Bu tür video çeken örtülü kızlar maalesef bir tane de değilmiş. Youtube size başka başka insanların videolarını da öneriyor ve yenilerini keşfediyorsunuz. Orası da ayrı bir alem. Herkes meşhur! Herkes bu meşhurluk için, kanalının abone sayısını arttırmak için mahremiyetini olabildiğince gözler önüne seriyor. Çantamda ne var, alışverişte neler aldım videoları hazırlıyorlar, gelen istek üzerine. Genç kızlar yatak odalarında, banyolarında çekim yapıyor. Şirin ve meşhur bir ergen edasıyla kameraya el sallayıp, hünerlerini gösterdikleri makyaj seansı sonrası kameraya şuh bakışlar gönderiyorlar.

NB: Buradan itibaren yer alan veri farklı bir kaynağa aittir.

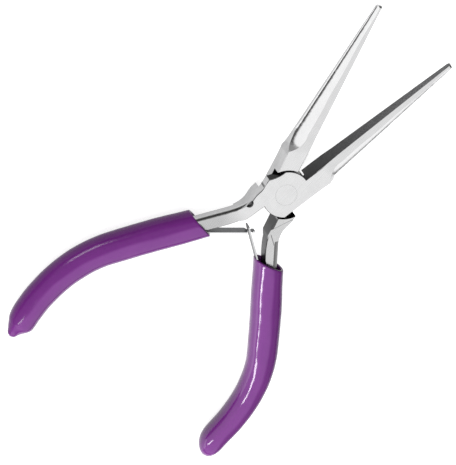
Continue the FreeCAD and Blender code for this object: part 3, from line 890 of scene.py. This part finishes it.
# ---- floor, light and camera ---------------------------------------------------------
def floor():
    n = Finish("floor")
    low_tone, high_tone = FLOOR_TONES
    tone = n.mix(n.noise(*FLOOR_CLOUD), grey(low_tone), grey(high_tone))
    n.shader.inputs["Emission Color"].default_value = grey(1.0)
    n.shader.inputs["Emission Strength"].default_value = FLOOR_GLOW
    material = n.finish(Base_Color=tone, Roughness=FLOOR_ROUGH)
    bm = bmesh.new()
    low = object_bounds()[0][2]
    corners = [bm.verts.new((x * FLOOR_HALF, y * FLOOR_HALF, low))
               for x, y in ((-1, -1), (1, -1), (1, 1), (-1, 1))]
    bm.faces.new(corners)
    table = new_object("floor", bm, material, smooth=False)
    table.visible_diffuse = False
    table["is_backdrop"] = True


def area_light(name, mirrored=True):
    """Rectangle facing the object; its radiance is how bright it looks."""
    direction, distance, width, height, radiance, up = LIGHTS[name]
    toward = Vector(direction).normalized()
    data = bpy.data.lights.new(name, "AREA")
    data.shape = "RECTANGLE"
    data.size = width
    data.size_y = height
    data.energy = radiance * math.pi * width * height
    light = bpy.data.objects.new(name, data)
    light.location = LIGHT_AIM + toward * distance
    side = Vector(up).cross(toward).normalized()
    axes = Matrix((side, toward.cross(side), toward)).transposed()
    light.rotation_euler = axes.to_euler()
    light.visible_glossy = mirrored
    bpy.context.scene.collection.objects.link(light)
    return light


def light_grips(name, bodies):
    """Light that falls on the grips of the named bodies alone."""
    light = area_light(name)
    group = bpy.data.collections.new(name + "_on")
    for body in bodies:
        group.objects.link(GRIPS[body])
    light.light_linking.receiver_collection = group


def world():
    """Dim room with one very large soft source over the handles' side."""
    scene = bpy.context.scene
    scene.world = scene.world or bpy.data.worlds.new("studio")
    scene.world.use_nodes = True
    n = Nodes(scene.world.node_tree)
    way = n.coords.outputs["Generated"]
    soft = n.product(n.ramp(n.dot(way, SOFT_FROM), *SOFT_EDGE),
                     n.ramp(n.split(way)["Z"], *ROOM_TOP))
    background = n.tree.nodes["Background"]
    background.inputs["Color"].default_value = grey(1.0)
    n.link(n.mix_value(soft, ROOM, SOFT), background.inputs["Strength"])


def camera():
    data = bpy.data.cameras.new("camera")
    data.lens = LENS
    data.sensor_width = SENSOR
    data.clip_start, data.clip_end = CLIP
    cam = bpy.data.objects.new("camera", data)
    back = IMAGE_RIGHT.cross(-IMAGE_DOWN)
    turn = Matrix((IMAGE_RIGHT, -IMAGE_DOWN, back)).transposed()
    cam.matrix_world = Matrix.Translation(CAMERA_PLACE) @ turn.to_4x4()
    bpy.context.scene.collection.objects.link(cam)
    bpy.context.scene.camera = cam


floor()
area_light("key", mirrored=False)
light_grips("lamp", ("rear", "front"))
light_grips("sheen", ("front",))
light_grips("side", ("rear",))
world()
camera()
bpy.context.scene.view_settings.view_transform = "Standard"
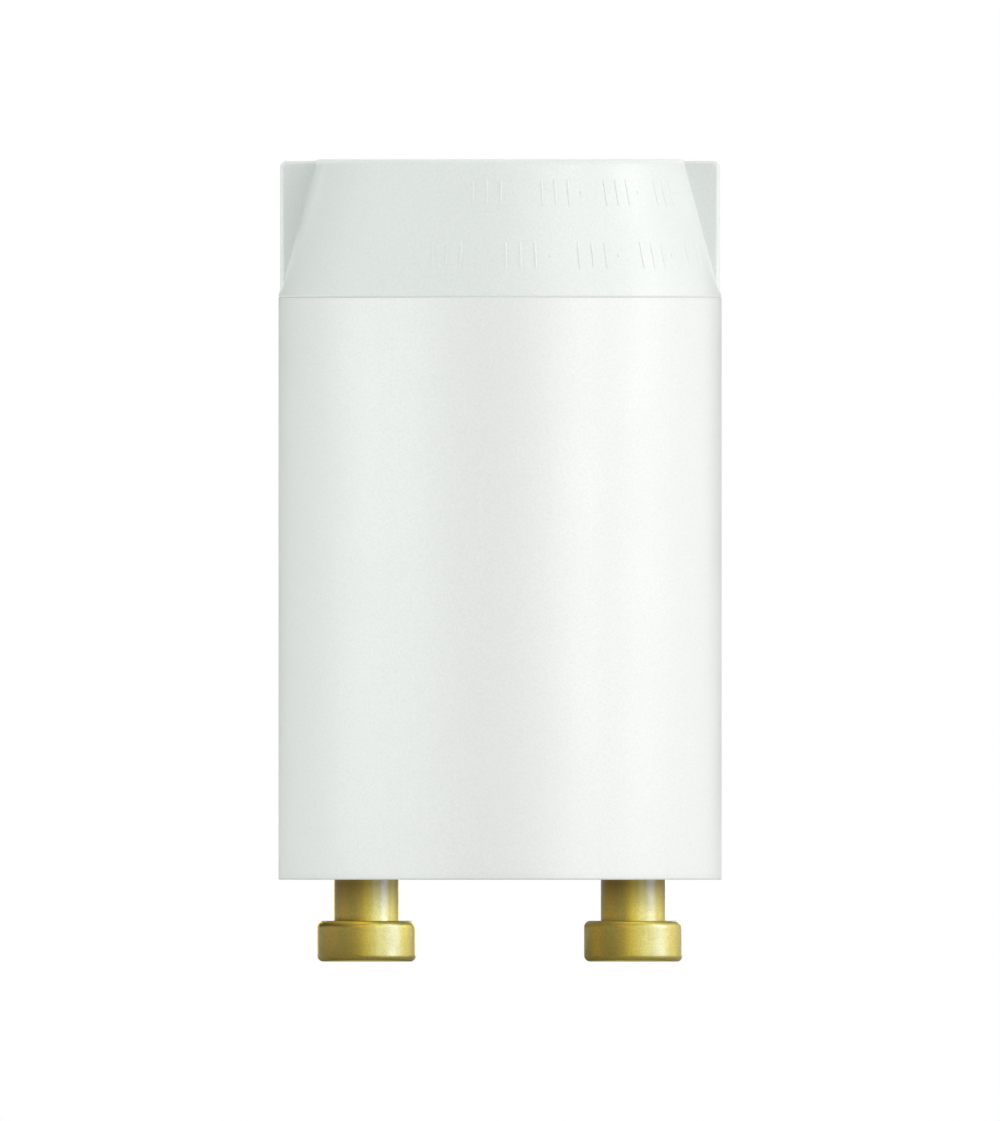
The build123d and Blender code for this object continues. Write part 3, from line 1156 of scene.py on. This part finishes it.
def light_plastic(strength):
    """Lamps for all but the pins."""
    lamps = [top_lamp("plastic_top", PLASTIC_TOP_POWER * strength, TOP_LIGHT)]
    for number, (angle, low, high, power) in enumerate(PLASTIC_LAMPS + BACK_LAMPS):
        colour = LEFT_LIGHT if angle < 0 else RIGHT_LIGHT
        lamp = side_lamp(f"plastic_{number}", angle, low, high, power * strength, colour)
        lamp.visible_glossy = number < len(PLASTIC_LAMPS)
        lamps.append(lamp)
    all_but_pins = linked("all_but_the_pins", PINS, "EXCLUDE")
    for lamp in lamps:
        lamp.light_linking.receiver_collection = all_but_pins


def brightest_and_tint(powers):
    """Highest of the powers in red, green and blue, and the colour that gives the others with it."""
    brightest = max(powers)
    return brightest, tuple(power / brightest for power in powers)


def light_pins(strength):
    """Lamps for each pin by itself, which nothing shades."""
    no_shade = linked("no_shade", PINS + ("housing", "base_disc"), "EXCLUDE")
    for side, pin in enumerate(PINS):
        lamps = []
        for number, (angle, low, high, *powers) in enumerate(PIN_LAMPS):
            power, colour = brightest_and_tint(powers[side])
            name = f"{pin}_{number}"
            lamps.append(side_lamp(name, angle, low, high, power * strength, colour))
        power, colour = brightest_and_tint(PIN_TOP_POWERS[side])
        lamps.append(top_lamp(f"{pin}_top", power * strength, colour))
        only_this = linked(f"only_{pin}", (pin,), "INCLUDE")
        for lamp in lamps:
            lamp.light_linking.receiver_collection = only_this
            lamp.light_linking.blocker_collection = no_shade


# Operators


def dress(material, *node_names):
    """Gives CAD nodes their finish."""
    for name in node_names:
        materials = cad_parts[name].data.materials
        materials.clear()
        materials.append(material)


class STARTER_OT_stage(bpy.types.Operator):
    """Sets up the camera, the floor and the lights"""

    bl_idname = "starter.stage"
    bl_label = "Stage"

    def execute(self, context):
        settings = context.scene.starter_stage
        context.scene.view_settings.view_transform = "Standard"
        add_camera(settings)
        add_floor()
        light_plastic(settings.plastic_light)
        light_pins(settings.brass_light)
        for card in CARDS:
            add_card(*card)
        add_world(settings)
        return {"FINISHED"}


class STARTER_OT_housing(bpy.types.Operator):
    """Finishes the moulded can with its cap and fins"""

    bl_idname = "starter.housing"
    bl_label = "Can"

    def execute(self, context):
        settings = context.scene.starter_plastic
        white, cap_white = tuple(settings.white), tuple(settings.cap_white)
        dress(satin_plastic("White moulded plastic", white, cap_white), "housing")
        return {"FINISHED"}


class STARTER_OT_cap_marks(bpy.types.Operator):
    """Sets the rows of raised bars and dots on the cap"""

    bl_idname = "starter.cap_marks"
    bl_label = "Cap marks"

    def execute(self, context):
        settings = context.scene.starter_marks
        finish = bpy.data.materials["White moulded plastic"]
        tree = marks_tree()
        meshes = []
        for level, first, places in MARK_ROWS:
            values = {
                "Places": places,
                "First angle": math.radians(first),
                "Pitch": settings.pitch,
                "Level": level,
                "Radius": CAN_RADIUS - (level - PARTING_LEVEL) * math.tan(CAP_SLOPE),
                "Slope": CAP_SLOPE,
                "Bar width": settings.bar_width,
                "Bar length": settings.bar_length,
                "Relief": settings.relief,
                "Finish": finish,
            }
            meshes.append(grown(tree, "marks", values))
        marks = joined("cap_marks", meshes, finish)
        link(marks)
        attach(marks, "root")
        return {"FINISHED"}


class STARTER_OT_base_disc(bpy.types.Operator):
    """Finishes the base disc that closes the can"""

    bl_idname = "starter.base_disc"
    bl_label = "Base disc"

    def execute(self, context):
        white = tuple(context.scene.starter_plastic.base_white)
        dress(satin_plastic("Base plastic", white), "base_disc")
        return {"FINISHED"}


class STARTER_OT_contact_pins(bpy.types.Operator):
    """Finishes the two turned contact pins"""

    bl_idname = "starter.contact_pins"
    bl_label = "Contact pins"

    def execute(self, context):
        dress(turned_brass(), *PINS)
        return {"FINISHED"}


class STARTER_OT_glow_bulb(bpy.types.Operator):
    """Finishes the glow bulb: its glass, wires and both contacts"""

    bl_idname = "starter.glow_bulb"
    bl_label = "Glow bulb"

    def execute(self, context):
        settings = context.scene.starter_inside
        glass, wire = tuple(settings.glass), tuple(settings.wire)
        bimetal, nickel = tuple(settings.bimetal), tuple(settings.nickel)
        blown = clear_glass("Blown glass", glass, roughness=0.01)
        pressed = clear_glass("Pressed glass", scaled(glass, PRESSED_GLASS), roughness=0.06)
        dress(blown, "glow_bulb_envelope")
        dress(pressed, "glow_bulb_stem")
        leads = drawn_metal("Lead wire", wire, 0.32, WIRE_STREAK, HEATED_WIRE)
        strip = drawn_metal("Bimetal strip", bimetal, 0.3, STRIP_STREAK, HEATED_STRIP)
        electrode = drawn_metal("Nickel strip", nickel, 0.27, STRIP_STREAK)
        dress(leads, "bulb_lead_left", "bulb_lead_right")
        dress(strip, "bimetal_strip")
        dress(electrode, "fixed_electrode")
        return {"FINISHED"}


class STARTER_OT_capacitor(bpy.types.Operator):
    """Finishes the capacitor, its tinned wires and the solder in the pins"""

    bl_idname = "starter.capacitor"
    bl_label = "Capacitor"

    def execute(self, context):
        settings = context.scene.starter_inside
        resin, tin = tuple(settings.resin), tuple(settings.tin)
        dress(dipped_resin("Dipped resin", resin), "capacitor")
        wires = drawn_metal("Tinned wire", tin, 0.25, WIRE_STREAK)
        dress(wires, "capacitor_lead_left", "capacitor_lead_right")
        drops = drawn_metal("Solder", scaled(tin, DULL_SOLDER), 0.2, SOLDER_STREAK, OLD_FLUX)
        dress(drops, "solder_left", "solder_right")
        return {"FINISHED"}


OPERATORS = (
    STARTER_OT_stage,
    STARTER_OT_housing,
    STARTER_OT_cap_marks,
    STARTER_OT_base_disc,
    STARTER_OT_contact_pins,
    STARTER_OT_glow_bulb,
    STARTER_OT_capacitor,
)


class STARTER_PT_panel(bpy.types.Panel):
    """Lists the pieces of the starter and their settings"""

    bl_idname = "STARTER_PT_panel"
    bl_label = "Fluorescent starter"
    bl_space_type = "VIEW_3D"
    bl_region_type = "UI"
    bl_category = "Starter"

    def draw(self, context):
        layout = self.layout
        for operator in OPERATORS:
            layout.operator(operator.bl_idname)
        for name, group in GROUPS.items():
            box = layout.box()
            box.label(text=group.__doc__)
            for setting in group.__annotations__:
                box.prop(getattr(context.scene, name), setting)


CLASSES = (*GROUPS.values(), *OPERATORS, STARTER_PT_panel)


def register():
    for cls in CLASSES:
        bpy.utils.register_class(cls)
    for name, group in GROUPS.items():
        setattr(bpy.types.Scene, name, PointerProperty(type=group))


def unregister():
    for name in GROUPS:
        delattr(bpy.types.Scene, name)
    for cls in reversed(CLASSES):
        bpy.utils.unregister_class(cls)


def main():
    register()
    bpy.ops.starter.stage()
    bpy.ops.starter.housing()
    bpy.ops.starter.cap_marks()
    bpy.ops.starter.base_disc()
    bpy.ops.starter.contact_pins()
    bpy.ops.starter.glow_bulb()
    bpy.ops.starter.capacitor()


if __name__ == "__main__":
    main()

Bir tanesi “gelen olumsuz eleştirilere” yine video ile cevap vermiş. Neden makyaj yapıyorsun bari açıl diyenler olmuş. En azından önce yiğide hakkını verdi. Ben tesettürlü değilim, olsaydım bone takmam, hiç makyaj yapmamam, gözüme rimel bile sürmeden sokağa çıkmam gerekirdi demiş. Fakat sonrasında klasik söylemleri duyuyoruz. “Bence bunlar önemli değil çünkü benim kalbim temiz."

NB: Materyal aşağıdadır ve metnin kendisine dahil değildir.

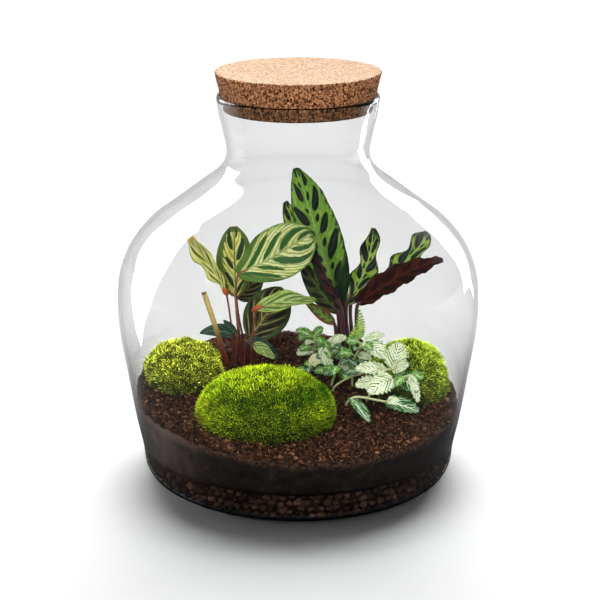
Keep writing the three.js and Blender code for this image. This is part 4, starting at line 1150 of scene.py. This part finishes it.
# Pairs of small leaves on a stem, from its middle to its tip.
def smallLeaves(line, count, rng):
    leaves = []
    for k in range(count):
        share = 0.55 + 0.45 * (k // 2 + 0.5) / (count / 2)
        spot = line[min(int(share * len(line)), len(line) - 1)]
        turn = rng.uniform(-0.6, 0.6) + (math.pi if k % 2 else 0) + 0.6 * (k // 2)
        away = Vector((math.cos(turn), math.sin(turn) * 0.7 - 0.2, rng.uniform(-0.15, 0.75))).normalized()
        near = rng.uniform(1.5, 6)
        foot = spot + away * near
        away.z -= 0.5
        tip = foot + away.normalized() * rng.uniform(8, 11.5)
        face = (rng.uniform(-0.3, 0.3), rng.uniform(-0.85, -0.5), rng.uniform(0.4, 0.9))
        look = rng.choice(("nerveFresh", "nerveFresh", "nerveGreen", "nerveWhite"))
        leaves.append((foot, tip, rng.uniform(3.0, 4.4), face, look))
    return leaves


def makeNervePlant():
    stemLook = paleStem()
    kinds = ["nerveWhite", "nerveGreen", "nerveFresh", "nervePale"]
    rng = random.Random(8)
    for name, (stem, *leaves) in nervePlant["sprigs"].items():
        root, *bends = stem
        line = curveThrough(stemPoints(root, 2, bends), 24)
        leaves = leaves + smallLeaves(line, nervePlant["small"][name], rng)
        bm = bmesh.new()
        bm.loops.layers.uv.new("UVMap")
        drawBar(bm, [spot * mm for spot in line], [nervePlant["stem"] * mm] * 25, 8)
        for foot, tip, half, face, look in leaves:
            middle = (Vector(foot) + Vector(tip)) / 2 + up * nervePlant["arch"]
            leaf = {"foot": foot, "middle": middle, "tip": tip, "half": half, "face": face, "fold": 12,
                    "outline": "oval", "veins": 7, "ridge": 0.4, "waves": 3, "flutter": 0.5, "teeth": 7}
            drawSmallBlade(bm, leaf, 12, 28, 1 + kinds.index(look))
            at, _ = ribOf(foot, middle, tip)
            joint = min(line, key=lambda spot: (spot - Vector(foot)).length)
            petiole = [spot * mm for spot in curveThrough([joint, at(0.12), at(0.3)], 6)]
            drawBar(bm, petiole, [nervePlant["petiole"] * mm * (1 - 0.09 * k) for k in range(7)], 6)
        bmesh.ops.recalc_face_normals(bm, faces=bm.faces)
        looks = [stemLook] + [faceOf(kind) for kind in kinds]
        keepPiece(bm, "nerveSprig" + joined(name), looks, "leaf_white", ["nerve_sprig_" + name])


fernFrond = {"root": (41, 34), "foot": (41, 36, 83), "middle": (46.5, 36, 96), "tip": (47, 36, 112),
             "leaflets": 11, "left": 5, "right": 12}


def makeFern():
    at, _ = ribOf(fernFrond["foot"], fernFrond["middle"], fernFrond["tip"])
    bm = bmesh.new()
    bm.loops.layers.uv.new("UVMap")
    points = stemPoints(fernFrond["root"], 2, [fernFrond["foot"], at(0.6), at(1)])
    line = [spot * mm for spot in curveThrough(points, 30)]
    drawBar(bm, line, [(0.8 - 0.018 * k) * mm for k in range(31)], 6)
    for k in range(fernFrond["leaflets"]):
        share = k / fernFrond["leaflets"]
        for reach, sign in ((fernFrond["right"], 1), (fernFrond["left"], -1)):
            long = reach * (1 - share) ** 0.8
            foot = at(share)
            tip = foot + Vector((sign * 0.9, -0.1, 0.45)).normalized() * long
            leaf = {"foot": foot, "middle": (foot + tip) / 2 + up * 0.08 * long, "tip": tip,
                    "half": 1.2 * (1 - 0.4 * share), "face": (0, -1, 0.2), "outline": "oval", "fold": 12,
                    "veins": 6, "ridge": 0.12, "flutter": 0.1, "teeth": 7}
            drawSmallBlade(bm, leaf, 4, 12)
    bmesh.ops.recalc_face_normals(bm, faces=bm.faces)
    look, tree, surface = newMaterial("fernGreen", 0.5)
    mottled = ramp(tree, clouds(tree, 160, 3), [(0.35, (0.08, 0.24, 0.012)), (0.65, (0.46, 0.6, 0.1))])
    colorOf(tree, surface, mottled)
    keepPiece(bm, "fernFrond", [look], "fern", ["fern_frond"])


studio = {
    "sun": {"strength": 4.6, "spread": 46, "height": 48, "turn": -3},
    "lamps": {        # watts, size, spot; these light the object and leave floor and glass alone
        "above": (15, 700, (-250, -250, 1250)),
        "front": (17, 700, (-420, -1150, 800)),
        "right": (6, 500, (900, -450, 600)),
    },
    # White panels behind the jar, seen only in the mirror image on the glass: azimuth from the front,
    # distance, corners sideways and up. Glass further off than the spot is, by past, sees them dimmed.
    # A program traced the corners from the photograph's highlights and searched for the spots.
    "panels": {
        "left": {"turn": -148, "distance": 180, "spot": (-90, -10, 155), "past": 2, "corners": [
            (236, 30), (272, 69), (315, 99), (310, 118), (336, 137), (340, 215), (317, 281), (282, 324),
            (222, 359), (148, 378), (160, 502), (143, 507), (133, 541), (43, 339), (68, 307), (81, 284),
            (79, 277), (84, 257), (133, 207), (172, 177), (185, 153), (207, 139), (198, 114), (211, 94),
            (216, 67)]},
        "right": {"turn": 164, "distance": 180, "spot": (115, 70, 240), "past": 109.7, "corners": [
            (-194, 92), (-207, 131), (-199, 169), (-141, 211), (-132, 223), (-92, 220), (-104, 273),
            (-96, 279), (-69, 370), (-159, 358), (-160, 310), (-169, 291), (-204, 283), (-233, 260),
            (-246, 212), (-238, 145), (-287, 121), (-236, 128)]},
    },
    "panelGlow": (7, 0.6),      # full, and dimmed for the neck
    "dim": 0.07,         # what the room gives everything but the white behind the jar
    "mirrored": 0.65,    # how much of that white the glass mirrors
}


def aimedAt(light, target):
    light.rotation_euler = (Vector(target) - light.location).to_track_quat("-Z", "Y").to_euler()


def addLight(name, kind, **settings):
    data = bpy.data.lights.new(name, kind)
    for key, value in settings.items():
        setattr(data, key, value)
    light = bpy.data.objects.new(name, data)
    scene.collection.objects.link(light)
    return light


def makeFloor():
    bm = bmesh.new()
    bmesh.ops.create_grid(bm, x_segments=8, y_segments=8, size=12)
    floor = bpy.data.objects.new("paleFloor", meshOf(bm, "paleFloor"))
    scene.collection.objects.link(floor)
    white, tree, surface = newMaterial("paleFloor", 0.9, Specular_IOR_Level=0.0)
    mottled = ramp(tree, clouds(tree, 3, 2), [(0.3, (0.9, 0.9, 0.9)), (0.7, (0.92, 0.92, 0.92))])
    colorOf(tree, surface, mottled)
    dark = put(tree, "BsdfDiffuse", {"Color": (0.05, 0.05, 0.05, 1)})      # mirrored, its front is dark
    depth = axisOf(tree, 1)
    bounced = sums(tree, "MINIMUM", put(tree, "LightPath").outputs["Glossy Depth"], 1.0)
    mirrored = studio["mirrored"]
    share = sums(tree, "MULTIPLY_ADD", step(tree, depth, 0.3, 0.0), mirrored, 1 - mirrored)
    mix = put(tree, "MixShader", {0: sums(tree, "MULTIPLY", bounced, share),
                                  1: surface.outputs["BSDF"], 2: dark.outputs[0]})
    tree.links.new(mix.outputs[0], tree.nodes["Material Output"].inputs["Surface"])
    floor.data.materials.append(white)
    return floor


def makeStudio(jar):
    scene.view_settings.view_transform = "Standard"
    floor = makeFloor()
    plan = studio["sun"]
    sun = addLight("softSun", "SUN", energy=plan["strength"], angle=math.radians(plan["spread"]))
    sun.rotation_euler = (-math.radians(90 - plan["height"]), 0, math.radians(plan["turn"]))
    sun.visible_glossy = False
    sun.visible_transmission = False
    spared = bpy.data.collections.new("sparedByLamps")
    spared.objects.link(floor)
    spared.objects.link(jar)
    for name, (power, size, spot) in studio["lamps"].items():
        lamp = addLight(name + "Lamp", "AREA", energy=power, size=size * mm)
        lamp.location = Vector(spot) * mm
        aimedAt(lamp, (0, 0, 0.1))
        lamp.visible_transmission = False
        lamp.light_linking.receiver_collection = spared
    for member in spared.collection_objects:
        member.light_linking.link_state = "EXCLUDE"
    for name, panel in studio["panels"].items():
        makePanel(name + "Panel", panel)
    world = bpy.data.worlds.new("studio")
    scene.world = world
    world.use_nodes = True
    tree = world.node_tree
    path = put(tree, "LightPath").outputs
    behind = put(tree, "SeparateXYZ", {"Vector": put(tree, "TexCoord").outputs["Generated"]}).outputs[1]
    behind = sums(tree, "MULTIPLY", step(tree, behind, 0.3, 0.95), studio["mirrored"])
    behind = sums(tree, "MULTIPLY", behind, sums(tree, "LESS_THAN", path["Diffuse Depth"], 0.5))
    bounced = sums(tree, "MINIMUM", sums(tree, "ADD", path["Diffuse Depth"], path["Glossy Depth"]), 1.0)
    bounced = sums(tree, "MULTIPLY", bounced, sums(tree, "SUBTRACT", 1.0, behind))
    glow = sums(tree, "MULTIPLY_ADD", bounced, studio["dim"] - 1.0, 1.0)
    tree.links.new(glow, tree.nodes["Background"].inputs["Strength"])
    tree.nodes["Background"].inputs["Color"].default_value = (1, 1, 1, 1)


def makePanel(name, panel):
    turn = math.radians(panel["turn"])
    out = Vector((math.sin(turn), -math.cos(turn), 0))
    side = Vector((math.cos(turn), math.sin(turn), 0))
    bm = bmesh.new()
    spots = [bm.verts.new((out * panel["distance"] + side * across + up * height) * mm)
             for across, height in panel["corners"]]
    bm.faces.new(spots)
    bmesh.ops.triangulate(bm, faces=bm.faces)
    board = bpy.data.objects.new(name, meshOf(bm, name))
    scene.collection.objects.link(board)
    lit, tree, _ = newMaterial(name)
    spot = Vector(panel["spot"]) * mm
    reach = put(tree, "VectorMath", {0: objectPlace(tree), 1: spot}, operation="DISTANCE").outputs["Value"]
    reach = sums(tree, "ADD", reach, panel["past"] * mm)
    path = put(tree, "LightPath").outputs
    past = sums(tree, "GREATER_THAN", path["Ray Length"], reach)
    past = sums(tree, "MULTIPLY", past, sums(tree, "LESS_THAN", path["Diffuse Depth"], 0.5))
    full, dimmed = studio["panelGlow"]
    glow = sums(tree, "MULTIPLY_ADD", past, dimmed - full, full)
    glowing = put(tree, "Emission", {"Color": (1, 1, 1, 1), "Strength": glow})
    tree.links.new(glowing.outputs[0], tree.nodes["Material Output"].inputs["Surface"])
    board.data.materials.append(lit)
    board.visible_camera = False
    board.visible_diffuse = False
    board.visible_transmission = False
    board.visible_shadow = False


print("camera, jar and studio")
setCamera()
makeStudio(makeJar())
print("cork")
makeCork()
print("soil and pebbles")
makeSoil()
makeSoilLitter()
makePebbles()
print("moss")
for side, cushion in mossCushions.items():
    makeMoss(side, cushion)
print("plants")
makePeacockPlant()
makeRattlesnakePlant()
makeNervePlant()
makeFern()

Önemli değil, olanlar neler?
Peygamberimizin hadislerinden bilirsiniz. Kadının sokağa koku sürünerek çıkması ne kadar zemmedilir! Yabancı erkeklerin duyacağı koku ile dışarı çıkamaz şahsiyetli bir mümin hanım. Yüzünde makyaj olamaz. Allah’ın yasakları mı önemli değil? Evet içimizdeki beğenilme ilahı o kadar büyük ki, maalesef Allah’ın sesi duyulmuyor.
Yaptığı makyajla topladığı beğeni, kanalına abone olanların sayısı, aldığı yorumlar nefsini besliyor. Nefis beslendikçe bedenin eylemlerine de hükmediyor. O yüz her gün boyanıyor, giyilen kıyafetler, kombinler Instagram’da paylaşılıyor. Yürüyüş, duruş her şey o beğenileri besleyecek şekilde düzenleniyor. Bir yandan da ruhu rahatsız, çünkü biliyor ki yapılanlar haram! En azından helal değil. Alın size tevhidin parçalanışı. Bu ikilik, insanın içini yiyip bitirmez, yavaş yavaş bir kanser gibi tüm ömrü sarmaz mı? Bütün bir ömür bile kafi değil! Ahiret var.
Babaannelerinizin abdest suyu ile garantilediği dünya ahiret güzelliğini yeniden keşfedelim gençler. Şuurumuzdaki, kalbimizdeki tevhid için.